=== EXERCISE DIRECTIONS ===
Return verbatim all lines from the first one in the records to the line with "return glossy.highest(through)", both ends kept.

=== DATA TO USE ===
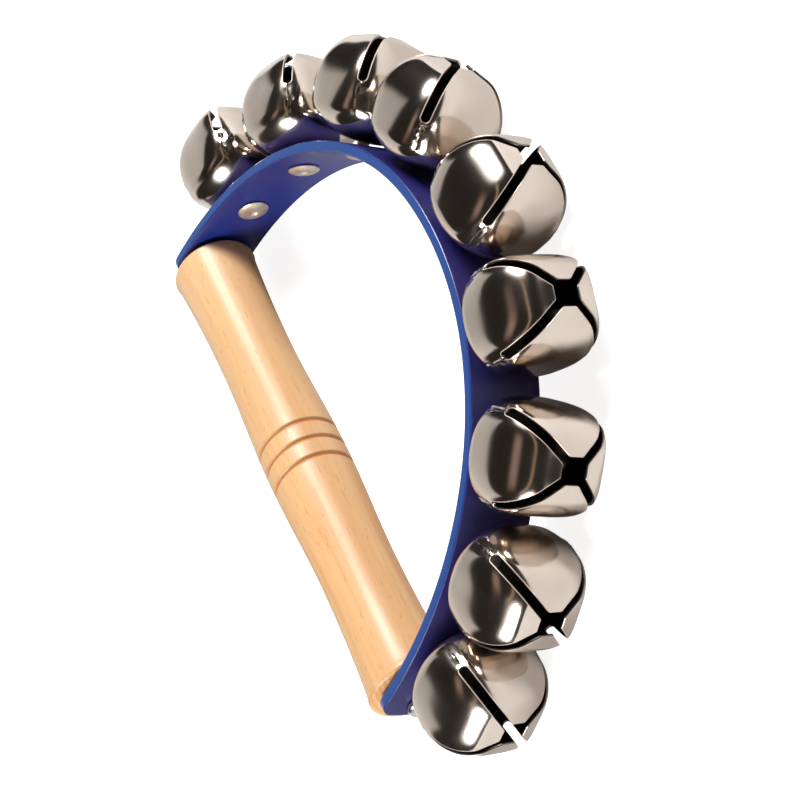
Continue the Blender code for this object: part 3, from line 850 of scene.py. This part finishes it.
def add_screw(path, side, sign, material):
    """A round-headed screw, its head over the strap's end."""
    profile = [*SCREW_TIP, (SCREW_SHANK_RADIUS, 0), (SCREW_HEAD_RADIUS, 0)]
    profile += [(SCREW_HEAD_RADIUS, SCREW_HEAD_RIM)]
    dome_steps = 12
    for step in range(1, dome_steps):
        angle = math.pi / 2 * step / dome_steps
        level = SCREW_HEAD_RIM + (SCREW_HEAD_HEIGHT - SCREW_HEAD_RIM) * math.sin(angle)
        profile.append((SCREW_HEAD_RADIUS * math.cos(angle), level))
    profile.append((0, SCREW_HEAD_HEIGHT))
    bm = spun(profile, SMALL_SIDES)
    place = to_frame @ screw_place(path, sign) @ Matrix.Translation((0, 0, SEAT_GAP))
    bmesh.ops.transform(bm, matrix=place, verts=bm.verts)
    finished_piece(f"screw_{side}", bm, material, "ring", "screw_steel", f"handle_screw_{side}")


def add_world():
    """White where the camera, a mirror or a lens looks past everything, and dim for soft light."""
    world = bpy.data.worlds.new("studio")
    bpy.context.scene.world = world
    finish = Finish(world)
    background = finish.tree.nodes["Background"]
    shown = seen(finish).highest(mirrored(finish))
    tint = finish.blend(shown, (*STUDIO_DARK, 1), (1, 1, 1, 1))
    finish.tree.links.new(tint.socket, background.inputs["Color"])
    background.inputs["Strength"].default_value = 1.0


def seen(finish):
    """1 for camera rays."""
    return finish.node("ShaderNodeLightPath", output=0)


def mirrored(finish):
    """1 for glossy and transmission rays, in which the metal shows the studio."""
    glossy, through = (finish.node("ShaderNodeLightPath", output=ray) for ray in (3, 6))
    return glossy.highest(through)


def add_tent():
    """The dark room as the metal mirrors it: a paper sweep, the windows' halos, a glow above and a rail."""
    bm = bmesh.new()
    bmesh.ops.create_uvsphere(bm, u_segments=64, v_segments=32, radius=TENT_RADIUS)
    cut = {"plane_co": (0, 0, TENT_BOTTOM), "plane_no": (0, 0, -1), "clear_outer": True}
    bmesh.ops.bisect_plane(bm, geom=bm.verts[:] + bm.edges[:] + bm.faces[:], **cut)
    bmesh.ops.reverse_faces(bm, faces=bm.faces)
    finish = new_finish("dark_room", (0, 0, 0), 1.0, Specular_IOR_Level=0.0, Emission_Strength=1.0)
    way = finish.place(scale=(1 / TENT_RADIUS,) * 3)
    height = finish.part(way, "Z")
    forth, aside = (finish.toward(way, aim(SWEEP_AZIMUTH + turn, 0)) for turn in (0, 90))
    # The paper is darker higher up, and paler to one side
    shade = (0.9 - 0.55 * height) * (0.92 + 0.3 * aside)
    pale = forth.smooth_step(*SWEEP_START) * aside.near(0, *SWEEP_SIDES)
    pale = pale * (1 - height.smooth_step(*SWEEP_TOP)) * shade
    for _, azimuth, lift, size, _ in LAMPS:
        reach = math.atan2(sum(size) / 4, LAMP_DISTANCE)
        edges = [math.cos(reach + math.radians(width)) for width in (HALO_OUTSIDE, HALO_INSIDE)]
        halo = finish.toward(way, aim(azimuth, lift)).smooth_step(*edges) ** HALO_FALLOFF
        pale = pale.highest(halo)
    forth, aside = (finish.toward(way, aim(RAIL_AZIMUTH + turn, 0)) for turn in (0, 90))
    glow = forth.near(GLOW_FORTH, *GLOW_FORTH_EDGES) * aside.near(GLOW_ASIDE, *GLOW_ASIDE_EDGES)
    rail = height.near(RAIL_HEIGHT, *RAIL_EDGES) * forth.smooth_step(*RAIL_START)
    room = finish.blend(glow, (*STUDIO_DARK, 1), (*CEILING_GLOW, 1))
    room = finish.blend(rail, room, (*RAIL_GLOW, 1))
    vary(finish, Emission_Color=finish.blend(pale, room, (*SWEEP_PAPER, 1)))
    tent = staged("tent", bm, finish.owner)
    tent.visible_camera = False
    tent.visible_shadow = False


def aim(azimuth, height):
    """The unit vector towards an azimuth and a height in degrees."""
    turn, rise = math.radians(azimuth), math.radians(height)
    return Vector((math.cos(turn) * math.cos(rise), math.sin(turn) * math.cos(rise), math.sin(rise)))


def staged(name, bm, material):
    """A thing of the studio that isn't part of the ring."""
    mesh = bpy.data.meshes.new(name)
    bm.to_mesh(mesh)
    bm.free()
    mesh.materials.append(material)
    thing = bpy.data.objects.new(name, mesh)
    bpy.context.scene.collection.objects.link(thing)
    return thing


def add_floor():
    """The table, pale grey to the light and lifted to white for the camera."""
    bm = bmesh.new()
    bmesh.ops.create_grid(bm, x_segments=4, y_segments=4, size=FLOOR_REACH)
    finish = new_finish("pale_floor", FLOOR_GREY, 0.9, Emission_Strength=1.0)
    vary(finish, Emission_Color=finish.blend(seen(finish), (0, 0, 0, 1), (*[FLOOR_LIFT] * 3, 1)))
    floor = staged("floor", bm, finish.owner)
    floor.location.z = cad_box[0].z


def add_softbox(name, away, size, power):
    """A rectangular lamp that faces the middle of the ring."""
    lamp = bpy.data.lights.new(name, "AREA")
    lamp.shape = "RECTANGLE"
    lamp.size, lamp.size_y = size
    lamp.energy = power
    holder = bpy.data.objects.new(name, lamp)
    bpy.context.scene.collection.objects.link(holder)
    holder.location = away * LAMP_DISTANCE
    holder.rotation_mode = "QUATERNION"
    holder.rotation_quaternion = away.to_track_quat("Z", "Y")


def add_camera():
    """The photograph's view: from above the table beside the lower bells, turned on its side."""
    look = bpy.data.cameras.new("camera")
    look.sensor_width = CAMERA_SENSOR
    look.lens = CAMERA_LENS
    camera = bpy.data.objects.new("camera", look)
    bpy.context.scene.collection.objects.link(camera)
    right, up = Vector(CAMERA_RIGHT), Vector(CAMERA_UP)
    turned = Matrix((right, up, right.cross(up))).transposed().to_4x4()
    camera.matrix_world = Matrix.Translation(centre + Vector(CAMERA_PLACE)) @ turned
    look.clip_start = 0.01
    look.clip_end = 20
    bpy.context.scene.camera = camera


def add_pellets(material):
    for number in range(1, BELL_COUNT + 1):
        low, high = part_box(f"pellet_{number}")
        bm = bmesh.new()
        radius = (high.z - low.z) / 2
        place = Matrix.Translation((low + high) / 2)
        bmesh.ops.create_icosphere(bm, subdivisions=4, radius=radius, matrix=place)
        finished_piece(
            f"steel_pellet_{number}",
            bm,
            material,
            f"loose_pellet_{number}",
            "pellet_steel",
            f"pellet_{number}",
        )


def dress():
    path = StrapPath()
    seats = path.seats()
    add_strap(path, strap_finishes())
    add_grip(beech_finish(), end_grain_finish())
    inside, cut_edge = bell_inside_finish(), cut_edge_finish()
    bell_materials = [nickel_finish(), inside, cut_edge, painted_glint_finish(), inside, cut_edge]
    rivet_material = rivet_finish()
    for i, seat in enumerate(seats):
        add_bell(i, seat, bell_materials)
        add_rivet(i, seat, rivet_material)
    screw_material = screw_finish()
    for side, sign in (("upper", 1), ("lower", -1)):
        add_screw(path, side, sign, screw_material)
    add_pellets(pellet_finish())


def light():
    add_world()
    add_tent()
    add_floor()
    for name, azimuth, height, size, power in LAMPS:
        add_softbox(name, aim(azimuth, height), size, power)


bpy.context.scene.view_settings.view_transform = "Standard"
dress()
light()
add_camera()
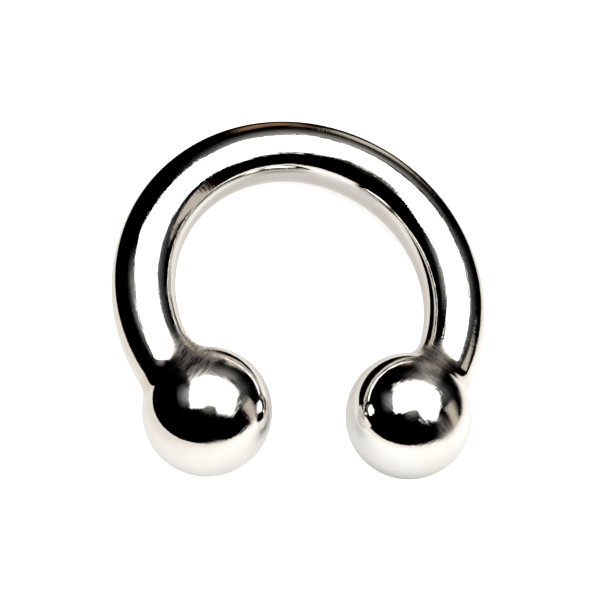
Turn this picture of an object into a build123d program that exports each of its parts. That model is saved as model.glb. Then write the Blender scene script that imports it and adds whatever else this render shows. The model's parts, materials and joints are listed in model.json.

=== RESPONSE TO THE EXERCISE ===
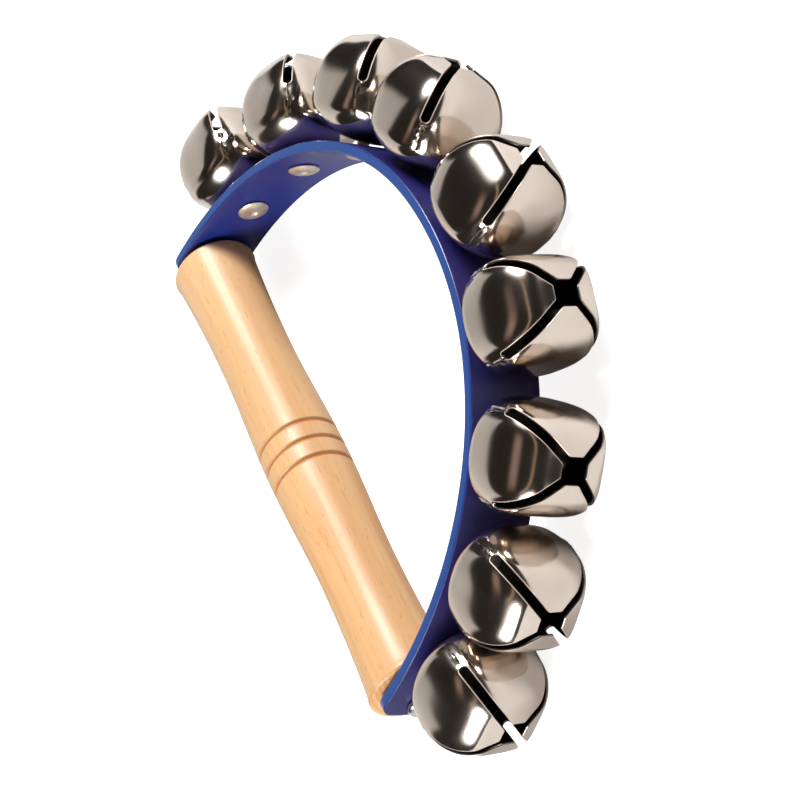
Continue the Blender code for this object: part 3, from line 850 of scene.py. This part finishes it.
def add_screw(path, side, sign, material):
    """A round-headed screw, its head over the strap's end."""
    profile = [*SCREW_TIP, (SCREW_SHANK_RADIUS, 0), (SCREW_HEAD_RADIUS, 0)]
    profile += [(SCREW_HEAD_RADIUS, SCREW_HEAD_RIM)]
    dome_steps = 12
    for step in range(1, dome_steps):
        angle = math.pi / 2 * step / dome_steps
        level = SCREW_HEAD_RIM + (SCREW_HEAD_HEIGHT - SCREW_HEAD_RIM) * math.sin(angle)
        profile.append((SCREW_HEAD_RADIUS * math.cos(angle), level))
    profile.append((0, SCREW_HEAD_HEIGHT))
    bm = spun(profile, SMALL_SIDES)
    place = to_frame @ screw_place(path, sign) @ Matrix.Translation((0, 0, SEAT_GAP))
    bmesh.ops.transform(bm, matrix=place, verts=bm.verts)
    finished_piece(f"screw_{side}", bm, material, "ring", "screw_steel", f"handle_screw_{side}")


def add_world():
    """White where the camera, a mirror or a lens looks past everything, and dim for soft light."""
    world = bpy.data.worlds.new("studio")
    bpy.context.scene.world = world
    finish = Finish(world)
    background = finish.tree.nodes["Background"]
    shown = seen(finish).highest(mirrored(finish))
    tint = finish.blend(shown, (*STUDIO_DARK, 1), (1, 1, 1, 1))
    finish.tree.links.new(tint.socket, background.inputs["Color"])
    background.inputs["Strength"].default_value = 1.0


def seen(finish):
    """1 for camera rays."""
    return finish.node("ShaderNodeLightPath", output=0)


def mirrored(finish):
    """1 for glossy and transmission rays, in which the metal shows the studio."""
    glossy, through = (finish.node("ShaderNodeLightPath", output=ray) for ray in (3, 6))
    return glossy.highest(through)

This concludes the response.